THE DUKE OF ABERCORN
said, an illustration of the system which was adopted was to be found in the speeches made by Mr. Porter, now the highest legal exponent of the law in Ireland, during his canvass at Londonderry about 18 months ago. Mr. Porter, after referring to the advantages the Land Act had given to the tenants, mentioned cases in which 50 per cent had been taken off rents, and suggested that under Healy's Clause the tenant might hope to have one-half of his rent struck off. He went on to ask his hearers whether they would rather have a Representative who would do all he could to carry out the principles of the Land Act, or a man who would interfere with its development and would repeal it to-morrow if he could or dared? He (the Duke of Abercorn) thought this showed the partizan character which applied to this Act, and, with a knowledge of the political machinery into which the Land Act had been turned, he really could not be surprised at the removal of the Sub-Commissioners.
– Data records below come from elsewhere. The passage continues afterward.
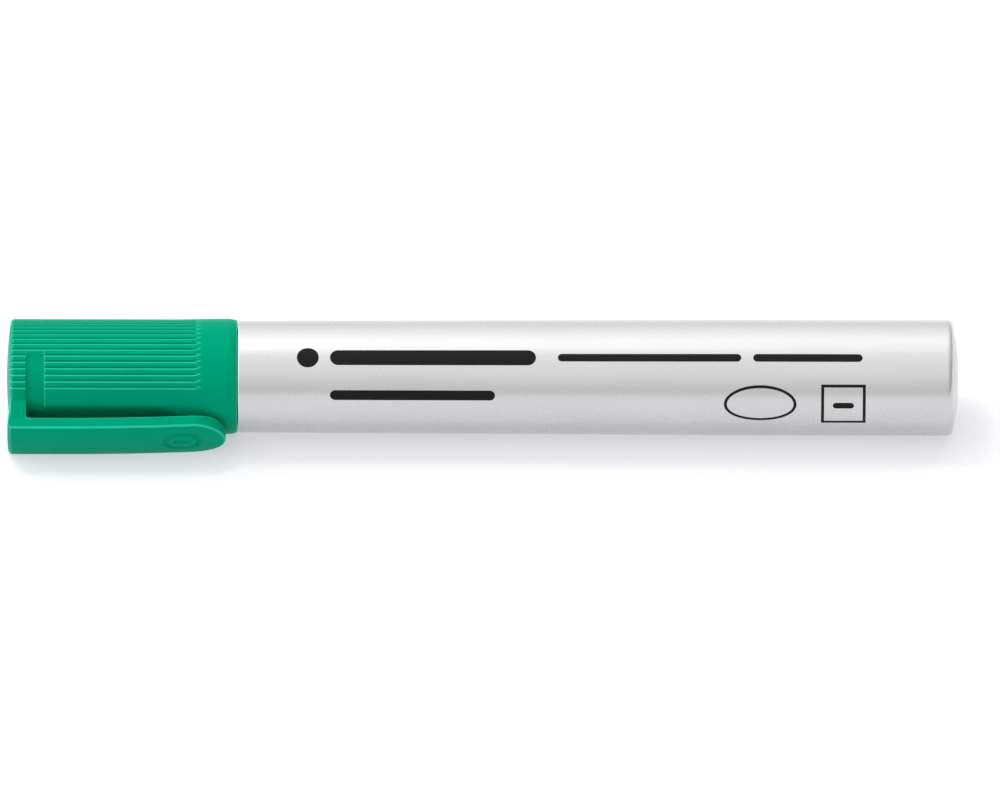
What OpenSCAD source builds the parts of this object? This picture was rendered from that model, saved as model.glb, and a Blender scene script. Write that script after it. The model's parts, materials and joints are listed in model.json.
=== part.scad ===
// Capped whiteboard marker lying on its side. The cap, with its clip, is at the -X end and the barrel
// runs to +X. It rests on the barrel, the lip of the cap and the lower edge of the clip.
// Every name ending in _s is a distance along the marker from the closed end of the cap.

/* [Marker] */
// Length from the closed end of the cap to the rear face
total_len = 135; // [130:1:145]
// Facets per turn on the round surfaces
fine = 96; // [48:16:128]

/* [Barrel] */
// Diameter at the rear, which is a true cylinder for a holder to grip
rear_d = 16.4; // [16.4:0.1:16.8]
// Diameter at the front, next to the cap
front_d = 15.84; // [15.6:0.02:16]
// Length of the straight rear stretch
straight_len = 28; // [20:1:40]
// Radius of the rounded rear corner
rear_corner_r = 0.75; // [0.4:0.05:1]
// Radius of the dome on the rear end
rear_dome_r = 34; // [30:1:60]
// Diameter of the flat at the middle of the rear dome
rear_flat_d = 6; // [4:0.5:8]
// Diameter of the main bore
bore_d = 13.8; // [13.6:0.1:14]
// Diameter of the narrower front bore that grips the nib holder
socket_d = 12.8; // [12.6:0.1:12.9]
// Length of the front bore
socket_len = 9.4; // [9:0.1:10]
// Number of inner ribs that centre the reservoir
rib_count = 6; // [4:1:8]
// Width of an inner rib
rib_w = 0.7; // [0.5:0.1:1]

/* [Cap] */
// Length of the cap
cap_len = 32.7; // [32.5:0.1:34]
// Diameter over the lands between the grooves
cap_d = 16.16; // [16:0.02:16.3]
// Radius of the dome on the closed end
cap_dome_r = 55; // [40:1:80]
// Radius of the rounded corner at the closed end
cap_corner_r = 0.5; // [0.3:0.05:0.8]
// Length of the smooth lip at the mouth
lip_len = 4.5; // [3.5:0.1:4.5]
// Length of the rounded taper at the end of the lip
lip_taper_len = 1.1; // [0.6:0.1:1.5]
// Depth of that taper
lip_taper_depth = 0.24; // [0.1:0.02:0.3]
// Diameter of the bore that slides over the neck
mouth_d = 14; // [13.9:0.05:14.1]
// Depth of the annular snap groove in that bore
snap_depth = 0.08; // [0.05:0.01:0.12]
// Diameter of the pocket for the inner cap
pocket_d = 13.4; // [13.3:0.05:13.5]
// Thickness of the closed end
cap_end_t = 1.8; // [1.6:0.1:2]

/* [Grip grooves] */
// Number of grooves
groove_count = 40; // [30:2:42]
// Angle from one groove to the next
groove_pitch = 6.65; // [6:0.01:6.7]
// Width of a groove at the surface
groove_w = 0.42; // [0.3:0.02:0.5]
// Depth of a groove
groove_depth = 0.24; // [0.15:0.01:0.3]
// Distance from the closed end to where the grooves start
groove_from_s = 1.2; // [1:0.1:2]
// Distance from the closed end to where the grooves stop
groove_to_s = 27.2; // [24:0.1:27.6]

/* [Clip] */
// Width of the clip
clip_w = 8; // [7.6:0.1:8.4]
// Thickness of the clip along its two edges
clip_t = 1.6; // [1.5:0.05:1.7]
// Distance from the axis to the clip's outer face at its edges
clip_r = 10.5; // [10.4:0.05:10.6]
// How much the outer face swells between its edges
clip_crown = 0.5; // [0.2:0.05:0.6]
// Distance along the marker to the tip of the clip
clip_len = 31.1; // [30:0.1:31.5]
// Length of the straight part before the clip starts to bow inwards
clip_straight_len = 8; // [8:0.5:12]
// Radius of the clip's inward bow
clip_bow_r = 400; // [400:10:600]
// Length of the solid root that carries the clip
root_len = 2.8; // [2.8:0.05:3]
// Radius of the rounded outer end of the root
root_corner_r = 0.7; // [0.3:0.05:0.8]
// Depth of the oval relief in the clip's outer face
relief_depth = 0.2; // [0.1:0.05:0.3]

/* [Slot behind the root] */
// Length of the slot along the marker
slot_len = 2.5; // [2:0.05:2.5]
// Depth of the slot under the clip
slot_depth = 0.55; // [0.3:0.05:0.6]
// Angle on each side of the clip at which the slot fades out
slot_half_angle = 88; // [80:1:88]

/* [Flat under the clip] */
// Distance from the axis to the flat
flat_r = 7.05; // [7:0.05:7.8]
// Distance from the closed end to where the flat starts to rise
flat_to_s = 22; // [18:0.5:22]
// Length of the slope that it rises by
flat_ramp_len = 4; // [4:0.5:5]

/* [Inner cap] */
// Length of the inner cap
liner_len = 20.7; // [20:0.1:21]
// Thickness of its closed end
liner_end_t = 1.2; // [1:0.1:1.4]
// Inner diameter
liner_bore_d = 10.8; // [10.6:0.1:11]
// Diameter of the lip that seals on the nose
seal_d = 10.08; // [10.06:0.01:10.1]

/* [Nib holder] */
// Distance from the cap's closed end to the front of the nose
nose_s = 15.2; // [15:0.1:16]
// Diameter of the nose
nose_d = 10; // [9.8:0.02:10]
// Distance from the cap's closed end to the shoulder behind the nose
shoulder_s = 24.5; // [24:0.1:25]
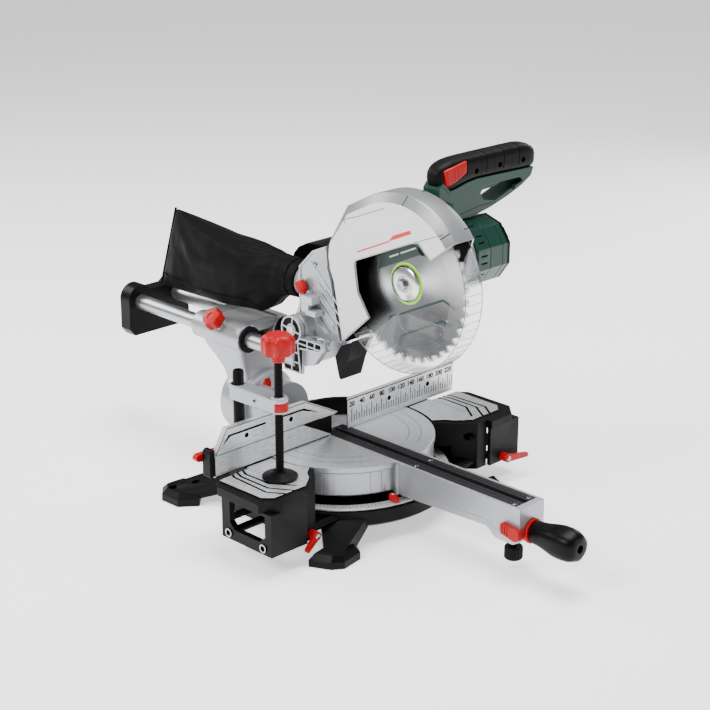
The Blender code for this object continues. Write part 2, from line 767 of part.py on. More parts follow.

The Lord President might shut his eyes to a disagreeable truth; but he could not controvert the fact which was patent to all—namely, that the Land Act had been 371 converted into a political means of bribing the tenants at the expense of the landlords in anticipation of future Elections.
§ EARL GRANVILLE
It is not my intention to give advice to noble Lords opposite on this question. But I cannot help thinking that it would have been much better had those noble Lords left a question of this sort in the skilful hands of the noble and learned Earl who introduced it, instead of delivering several speeches which did not support his case. I do not know whether it was judicious for the noble and learned Earl to have made the charge he did, a charge which was admirably answered by the noble Lord behind me (Lord Carlingford), and by the noble and learned Lord (Lord Fitzgerald). I do not know either whether it was judicious for the noble Marquess opposite (the Marquess of Salisbury) to seize this opportunity, when the noble and learned Earl was complaining of an agitation calculated to influence the decision of the Land Commission and the Sub-Commissioners, for making a general attack on those two bodies. As to the statements made by the noble Marquess (the Marquess of Waterford) and the noble Duke (the Duke of Abercorn), containing the most serious charges against the administration of this law in Ireland, I must observe that they were made without the slightest support of any fact, excepting the quotation from the speech in which the Attorney General for Ireland expressed his desire to carry out the Land Act in its full meaning.
LORD ORANMORE AND BROWNE
wished to draw attention to the fact that Mr. Justice O'Hagan was said to be the person who drew up a famous address from the Roman Catholic Bishops on the Land Question, which certainly advocated views very confiscatory of the property of the landlords. If that statement were uncontradicted, Mr. Justice O'Hagan was hardly the person likely to inspire confidence in landlords as Chief Commissioner.